Laut groben Schätzungen eines Steuerberaters, der am heutigen Montag ebenfalls als Zeuge auftrat, könnte für Wettstein nach Begleichung der Steuerschuld und Befriedigung von Gläubigerforderungen durchaus noch Geld übrigbleiben. Allerdings sind in dieser Kalkulation nicht die Forderungen einberechnet, die AvP-Insolvenzverwalter Jan-Philipp Hoos aufgestellt hat: Dieser beziffert die Verbindlichkeiten des Rechenzentrums bekanntlich auf 593,8 Millionen Euro. In diesen Betrag fließen vor allem die offenen Forderungen der etwa 2.900 öffentlichen Apotheken ein – also die fehlenden Abrechnungsgelder aus dem August 2020. Zum Gläubigerkreis zählen darüber hinaus aber auch Krankenhausapotheken und sonstige Leistungserbringer. Insgesamt soll es sich um rund 5.000 Gläubiger handeln.

Manch einer mag bereits diesen Monat mit einer Urteilsverkündung gerechnet haben. Doch die Frage, inwiefern Wettstein tatsächlich Steuerhinterziehung vorgeworfen werden kann, muss weiter untersucht werden – und dazu will das Gericht noch weitere Zeugen hören. Kompliziert wird es nämlich bei der Schuldfrage bezüglich der Steuererklärung für 2011, die Wettstein erst drei Jahre später abgegeben hatte.

Daher drehte sich der heutige Verhandlungstag vor allem um den sogenannten 95-Prozent-Zeitpunkt. Die Vollendung der Steuerhinterziehung tritt nämlich erst dann ein, wenn im jeweiligen Veranlagungsbezirk des Finanzamts 95 Prozent der Veranlagungsarbeit abgeschlossen wurde. Hat das Finanzamt weniger als 95 Prozent der Veranlagungsarbeit erledigt, liegt in der Regel eine versuchte Steuerhinterziehung vor. Bei mehr als 95 Prozent der Veranlagungsarbeit spricht man dann von einer Vollendung der Tat.

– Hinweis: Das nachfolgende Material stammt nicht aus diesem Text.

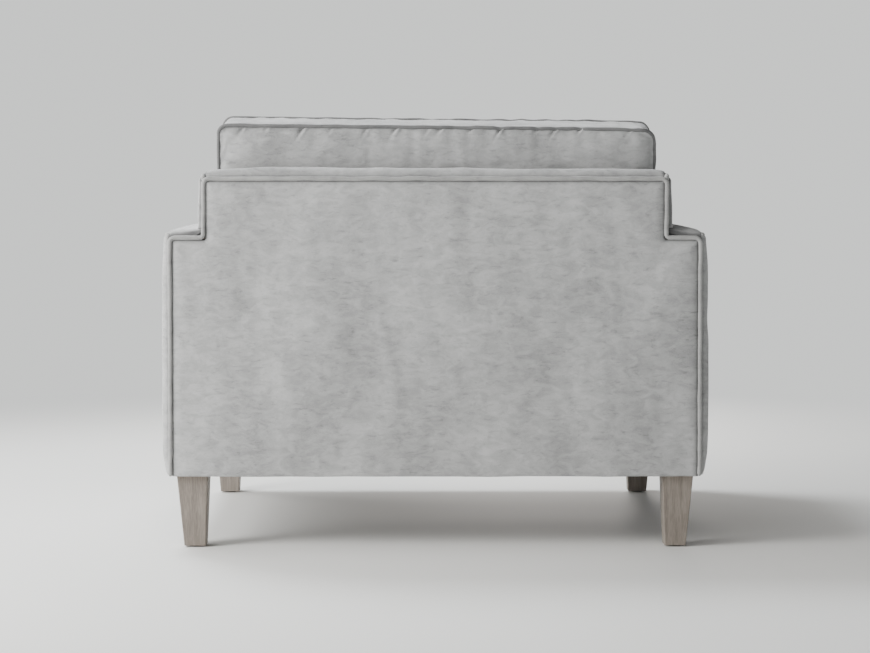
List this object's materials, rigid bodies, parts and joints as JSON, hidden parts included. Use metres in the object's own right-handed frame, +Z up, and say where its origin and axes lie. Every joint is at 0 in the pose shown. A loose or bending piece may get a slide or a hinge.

Außerdem hatte Wettstein beim zuständigen Finanzamt Düsseldorf Nord um Fristverlängerung wegen Beraterwechsel gebeten und 2014 dann die Steuererklärungen aus den drei Vorjahren zusammen eingereicht.

Um diese Frage besser zu klären, wurden heute drei weitere Verhandlungstage bis Anfang November anberaumt.